High Resolution Anoscopy
What it is
High resolution anoscopy is a procedure that is used to examine the anus for abnormal cells that have a high likelihood of turning into cancer.
The procedure is performed on an outpatient basis. Total time of the procedure is about 20-30 minutes.
How to prepare
Patients do not need to do anything special in order to prepare for high resolution anoscopy.
Some medications and supplements can cause a risk of increased bleeding, such as aspirin, ibuprofen, vitamin E and certain herbs. If you are taking any of these, please call your doctor ahead of time for guidance.
Starting 24 hours before your exam, avoid using any douches, enemas or creams that are applied to the anal canal. It is also important to avoid anal sex.
What to expect
During an anal anoscopy, you will be asked to lie on your side with your knees drawn up slightly toward your chest.
An thin hollow tube called an anoscope will be coated with an anesthetic cream and inserted about two inches into the anus.
Next, a cotton swab covered with acetic acid will be inserted through the anascope and into the anus. The anoscope will be removed, leaving the cotton swab behind. The acetic acid on the cotton swab will cause any abnormal cells to turn white.
After a few minutes, the cotton swab will be removed. The anoscope will then be reinserted. A high-resolution colposcope is used to examine the interior of the anus.
The colposcope provides magnification of up to 40 times. With it, the colorectal surgeon performing the exam can detect any abnormal cells that have been turned white by the acetic acid.
If any such cells are detected, the surgeon can take a biopsy right during the exam. A local anesthetic will be used prior to the biopsy to help minimize any discomfort. The cells removed during the biopsy will then be sent to a pathologist for further examination.
After your exam
If a biopsy is required, some bleeding should be expected for one to two days. If bleeding is heavy or you have a fever of 101 or above, please call your doctor.
Nothing should be inserted into your anus until all bleeding has completely stopped.

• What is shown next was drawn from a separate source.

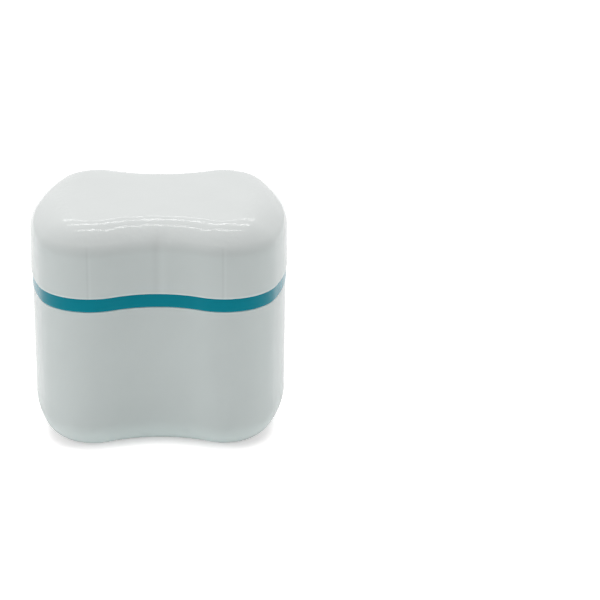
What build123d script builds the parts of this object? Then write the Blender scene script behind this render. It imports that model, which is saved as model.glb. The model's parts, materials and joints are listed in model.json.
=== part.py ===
from build123d import *
import os
from math import radians, sqrt, tan

# A three-piece denture case: a white cup, a slotted strainer basket whose rim shows as a band
# between the two white shells, and a white lid that sits on the basket's ledge around its lip.
# Millimetres. +X is the width, +Y points to the back, +Z is up. The origin is on the surface that
# the case stands on, under its middle.

# ---- Plan outline, taken at the rim band -------------------------------------------------------
RIM_WIDTH = 90.0          # across the two gently curved ends
RIM_DEPTH = 82.0          # front to back, over the four lobes
WAIST_DIP = 5.2           # how far the middle of the front and of the back pulls in
LOBE_RADIUS = 18.5        # the four rounded corners
END_RADIUS = 89.0         # the gentle curve of the two ends

# ---- Base: the outer cup -----------------------------------------------------------------------
BASE_HEIGHT = 52.4        # to the edge that carries the basket
BASE_SETBACK = 0.15       # its wall stands this far inside the rim band
BASE_WALL = 1.5
BASE_FLOOR = 1.7
BASE_DRAFT = 0.25         # degrees
BASE_CORNER = 10.8        # outer radius between wall and underside
BASE_EDGE = 0.35          # bevel of the top edge
FOOT_WIDTH = 4.0          # flat ring that the case stands on
FOOT_HEIGHT = 0.6         # depth of the recess inside that ring
GATE_RADIUS = 2.5         # moulding mark in the middle of the underside
GATE_DEPTH = 0.3

# ---- Basket: the strainer ----------------------------------------------------------------------
BAND_HEIGHT = 4.8         # the visible band
BAND_EDGE = 0.4           # bevel of its two outer edges
BASKET_GAP = 0.3          # between the basket's well and the base's wall
BASKET_WALL = 1.5
BASKET_FLOOR = 1.6
BASKET_LIFT = 2.0         # space for liquid between the two floors
BASKET_DRAFT = 0.7        # degrees
BASKET_CORNER = 7.0       # inner radius between wall and floor
LIP_WALL = 1.7
LIP_HEIGHT = 2.2          # above the ledge
LIP_EDGE = 0.4            # bevel of the lip's outer top edge

# ---- Slots in the basket -----------------------------------------------------------------------
SLOT_COUNT = 8            # in each of the two rows
SLOT_PITCH = 7.5
SLOT_WIDTH = 3.4
SLOT_FLOOR_RUN = 15.2     # from the waisted wall in over the floor, in the middle of a row
SLOT_CLIMB = 18.5         # above the floor, up the wall
SLOT_ROW_RADIUS = 66.0    # the inner ends of a row lie on this gentle curve

# ---- Lid ---------------------------------------------------------------------------------------
LID_HEIGHT = 23.8         # above the ledge
LID_OVERHANG = 0.4        # its lower edge stands this far proud of the rim band
LID_WALL = 1.85
LID_TOP = 2.0
LID_DRAFT = 0.75          # degrees
LID_BEVEL = 6.9           # the crown's corner is a bevel of this size ...
LID_SIDE_ROUND = 6.5      # ... rounded where it meets the wall ...
LID_TOP_ROUND = 16.4      # ... and more softly where it meets the top
LID_EDGE = 0.4            # bevel of the lower outer edge
LIP_GAP = 0.2             # between the lid's mouth and the basket's lip

# ---- Heights -----------------------------------------------------------------------------------
LEDGE_Z = BASE_HEIGHT + BAND_HEIGHT
LIP_Z = LEDGE_Z + LIP_HEIGHT
LID_Z = LEDGE_Z + LID_HEIGHT
BASE_FLOOR_Z = FOOT_HEIGHT + BASE_FLOOR
BASKET_UNDER_Z = BASE_FLOOR_Z + BASKET_LIFT
BASKET_FLOOR_Z = BASKET_UNDER_Z + BASKET_FLOOR

# ---- Insets from the rim band's outline --------------------------------------------------------
BASE_INNER = BASE_SETBACK + BASE_WALL
WELL_OUTER = BASE_INNER + BASKET_GAP
WELL_INNER = WELL_OUTER + BASKET_WALL
LIP_OUTER = WELL_INNER - LIP_WALL
MOUTH = LIP_OUTER - LIP_GAP
FOOT_OUTER = BASE_SETBACK + BASE_HEIGHT * tan(radians(BASE_DRAFT)) + BASE_CORNER

# ---- Centres and radii of the outline's arcs ---------------------------------------------------
LOBE_Y = RIM_DEPTH / 2 - LOBE_RADIUS
WAIST_Y = RIM_DEPTH / 2 - WAIST_DIP
END_X = RIM_WIDTH / 2 - END_RADIUS
LOBE_X = END_X + sqrt((END_RADIUS - LOBE_RADIUS) ** 2 - LOBE_Y ** 2)
WAIST_RADIUS = (LOBE_X ** 2 + (WAIST_Y - LOBE_Y) ** 2 - LOBE_RADIUS ** 2) / (2 * WAIST_DIP)

CUT_MARGIN = 1.0          # how far a cutter runs past the face it opens
LEVEL = 0.001             # an edge whose ends differ by less in height is level
UP = (0, 0, 1)
DOWN = (0, 0, -1)


def outline(inset, z=0.0):
    """The waisted outline as a face at height z, moved inwards by inset."""
    lobe = Vector(LOBE_X, LOBE_Y)
    to_waist = (Vector(0, WAIST_Y + WAIST_RADIUS) - lobe).normalized()
    to_end = (lobe - Vector(END_X, 0)).normalized()
    radius = LOBE_RADIUS - inset
    waist_joint = lobe + to_waist * radius
    end_joint = lobe + to_end * radius
    lobe_tip = lobe + (to_waist + to_end).normalized() * radius
    waist = Vector(0, WAIST_Y - inset)
    end = Vector(RIM_WIDTH / 2 - inset, 0)

    def arc(start, middle, finish):
        """One arc from three points, each given as (point, side of X, side of Y)."""
        points = [Vector(p.X * side, p.Y * face) for p, side, face in (start, middle, finish)]
        return ThreePointArc(*points)

    arcs = []
    for face in (-1, 1):
        arcs.append(arc((waist_joint, -1, face), (waist, 1, face), (waist_joint, 1, face)))
        for side in (-1, 1):
            arcs.append(arc((waist_joint, side, face), (lobe_tip, side, face),
                            (end_joint, side, face)))
    for side in (-1, 1):
        arcs.append(arc((end_joint, side, -1), (end, side, 1), (end_joint, side, 1)))
    return Pos(0, 0, z) * make_face(Wire(arcs))


def level_edges(solid):
    """The level edges of a solid in groups, the lowest first."""
    flat = [e for e in solid.edges() if abs((e @ 0).Z - (e @ 1).Z) < LEVEL]
    return ShapeList(flat).group_by(Axis.Z)


def upright(inset, low, high):
    """A straight-walled block of the outline between two heights."""
    return extrude(outline(inset, low), high - low)


def well(inset, high, low, draft, corner):
    """A block of the outline that narrows downwards, with a rounded edge round its foot."""
    block = extrude(outline(inset, high), high - low, dir=DOWN, taper=draft)
    return fillet(level_edges(block)[0], corner)


def crown(inset, low, high, depth=0.0):
    """A block of the outline that narrows upwards to the lid's soft crown.

    depth is how far the block's skin lies inside the lid's outer skin, so that a hollow with the
    wall's depth leaves an even wall round the corner."""
    block = extrude(outline(inset, low), high - low, dir=UP, taper=LID_DRAFT)
    block = chamfer(level_edges(block)[-1], LID_BEVEL - depth * (2 - sqrt(2)))
    block = fillet(level_edges(block)[-2], LID_SIDE_ROUND - depth)
    return fillet(level_edges(block)[-1], LID_TOP_ROUND - depth)


def make_base():
    outer = well(BASE_SETBACK, BASE_HEIGHT, 0, BASE_DRAFT, BASE_CORNER)
    outer = chamfer(level_edges(outer)[-1], BASE_EDGE)
    hollow = well(BASE_INNER, BASE_HEIGHT, BASE_FLOOR_Z, BASE_DRAFT, BASE_CORNER - BASE_WALL)
    recess = upright(FOOT_OUTER + FOOT_WIDTH, 0, FOOT_HEIGHT)
    gate = Pos(0, 0, FOOT_HEIGHT) * extrude(Circle(GATE_RADIUS), GATE_DEPTH)
    return outer - hollow - recess - gate


def slot_cutter(x):
    """One slot of the back row: over the floor, round the corner and up the wall."""
    half = SLOT_WIDTH / 2
    bow = x ** 2 / (2 * SLOT_ROW_RADIUS)
    start = WAIST_Y - WELL_INNER - SLOT_FLOOR_RUN + bow + half
    low = BASKET_UNDER_Z - CUT_MARGIN
    climb = BASKET_FLOOR_Z + SLOT_CLIMB - half - low
    section = Rectangle(SLOT_WIDTH, climb, align=(Align.CENTER, Align.MIN))
    section += Pos(0, climb) * Circle(half)
    across = Plane(origin=(x, start, low), x_dir=(-1, 0, 0), z_dir=(0, 1, 0))
    run = extrude(across * section, RIM_DEPTH / 2)
    inner_end = Pos(x, start, low) * extrude(Circle(half), BASKET_FLOOR + 2 * CUT_MARGIN)
    return run + inner_end


def make_basket():
    band = upright(0, BASE_HEIGHT, LEDGE_Z)
    band = chamfer(level_edges(band)[0] + level_edges(band)[-1], BAND_EDGE)
    lip = upright(LIP_OUTER, BASE_HEIGHT, LIP_Z)
    lip = chamfer(level_edges(lip)[-1], LIP_EDGE)
    cup = well(WELL_OUTER, BASE_HEIGHT, BASKET_UNDER_Z, BASKET_DRAFT,
               BASKET_CORNER + BASKET_WALL)
    hollow = well(WELL_INNER, LIP_Z, BASKET_FLOOR_Z, BASKET_DRAFT, BASKET_CORNER)
    basket = band + lip + cup - hollow
    middle = (SLOT_COUNT - 1) / 2
    for index in range(SLOT_COUNT):
        cutter = slot_cutter((index - middle) * SLOT_PITCH)
        basket = basket - cutter - mirror(cutter, about=Plane.XZ)
    return basket


def make_lid():
    outer = crown(-LID_OVERHANG, LEDGE_Z, LID_Z)
    outer = chamfer(level_edges(outer)[0], LID_EDGE)
    hollow = crown(LID_WALL - LID_OVERHANG, LEDGE_Z, LID_Z - LID_TOP, LID_WALL)
    mouth = upright(MOUTH, LEDGE_Z, LIP_Z + LIP_GAP)
    return outer - hollow - mouth


os.makedirs("parts", exist_ok=True)
for name, solid in (("base", make_base()), ("basket", make_basket()), ("lid", make_lid())):
    solid.label = name
    export_step(solid, "parts/" + name + ".step")
    box = solid.bounding_box()
    print(name, "solids", len(solid.solids()), "volume", round(solid.volume, 1), "box", box.size)
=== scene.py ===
"""A denture case, closed and standing: a white cup, a slotted teal basket whose rim shows as a band
between the shells, and a white lid. The file is laid out as an add-on and is run as a script.

Metres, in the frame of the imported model. +X is the width, +Y the back, +Z up."""
import json
from math import atan2, ceil, cos, pi, radians, sin, sqrt, tan

import bmesh
import bpy
from mathutils import Matrix, Vector


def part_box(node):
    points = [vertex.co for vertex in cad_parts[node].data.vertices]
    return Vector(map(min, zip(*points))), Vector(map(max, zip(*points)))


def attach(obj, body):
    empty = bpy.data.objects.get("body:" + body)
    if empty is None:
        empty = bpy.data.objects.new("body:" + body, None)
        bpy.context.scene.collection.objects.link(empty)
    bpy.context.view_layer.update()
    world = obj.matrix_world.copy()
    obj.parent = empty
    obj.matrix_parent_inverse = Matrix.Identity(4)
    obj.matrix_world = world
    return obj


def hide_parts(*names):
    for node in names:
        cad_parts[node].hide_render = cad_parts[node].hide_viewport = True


bl_info = {
    "name": "Denture Case",
    "version": (1, 0, 0),
    "blender": (4, 5, 0),
    "location": "3D View > Sidebar > Denture Case",
    "description": "Builds a closed denture case with its strainer basket, and a pale stage for it",
    "category": "Add Mesh",
}

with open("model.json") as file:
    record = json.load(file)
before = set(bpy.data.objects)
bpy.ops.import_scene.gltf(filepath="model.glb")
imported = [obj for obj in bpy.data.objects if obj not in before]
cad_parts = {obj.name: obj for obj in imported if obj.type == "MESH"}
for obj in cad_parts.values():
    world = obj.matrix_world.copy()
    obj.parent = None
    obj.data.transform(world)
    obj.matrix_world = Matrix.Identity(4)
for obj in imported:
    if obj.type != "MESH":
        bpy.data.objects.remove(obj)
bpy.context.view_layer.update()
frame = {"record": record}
BASE_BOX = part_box("base")
BASKET_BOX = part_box("basket")
LID_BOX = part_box("lid")

MM = 0.001
WHITE = (1.0, 1.0, 1.0)
FINISHES = {entry["slot"]: entry for entry in frame["record"]["materials"]}

# ---- Fineness of the meshes --------------------------------------------------------------------
FINE_STEP = radians(7.5)      # turn of one facet on a small round
SOFT_STEP = radians(3.0)      # and on a large one
SMALL_ROUND = 1.0 * MM        # rounds below this radius are small
GUARD = 0.3 * MM              # a ring this far beyond a round keeps the flat beside it flat
CLOSING_RINGS = (0.0, 0.3, 0.65)    # a flat end is closed by rings opened this far
ARC_STEPS = 240               # facets of one arc of the outline
GATE_STEPS = 48               # facets round the moulding mark
SLOT_STEPS = 12               # facets in a quarter turn of a slot's rounds
SHARP = radians(40)           # an edge that turns by more than this stays crisp
WELD = 1e-6

# ---- Small sizes that the sidebar leaves out ---------------------------------------------------
HOLLOW_ROUND = 0.15 * MM      # the basket's two inward corners
CUP_ROUND = 0.2 * MM          # the cup's inner rim, and the corner of its recess
FOOT_ROUND = 0.25 * MM        # the inner edge of the foot ring
MOUTH_ROUND = 0.25 * MM       # the lid's inner edge
LIP_ROUND = 0.35 * MM         # the basket's inner edge
CUT_MARGIN = 1.0 * MM         # how far a cutter runs past the face it opens
BASKET_FLAT = 1.0 * MM        # from a round to where a flat face's closing rings start
RECESS_FLAT = 1.5 * MM
CROWN_FLAT = 17.0 * MM        # the same for the lid's top, from the outline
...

The following guidelines should be followed for 3 days after your high resolution anoscopy:
Avoid heavy exercise. Walking is allowed.
Wear loose clothing.
Avoid prolonged sitting or standing.
Drink plenty of fluids to help prevent constipation.
Avoid tobacco and second-hand smoke.
Do not swim or take baths. Showering is allowed.
At the University of Rochester Medical Center, high resolution anoscopy is performed by a team of specialists including fellowship trained colorectal surgeons. The doctor who performs your exam is a specialist who also performs the most advanced colorectal surgeries.
When a biopsy is performed during high resolution anoscopy, the tissues are sent to a pathologist who specializes in colorectal pathology. The University of Rochester Medical Center has the only pathologists in the region who specialize in colorectal pathology.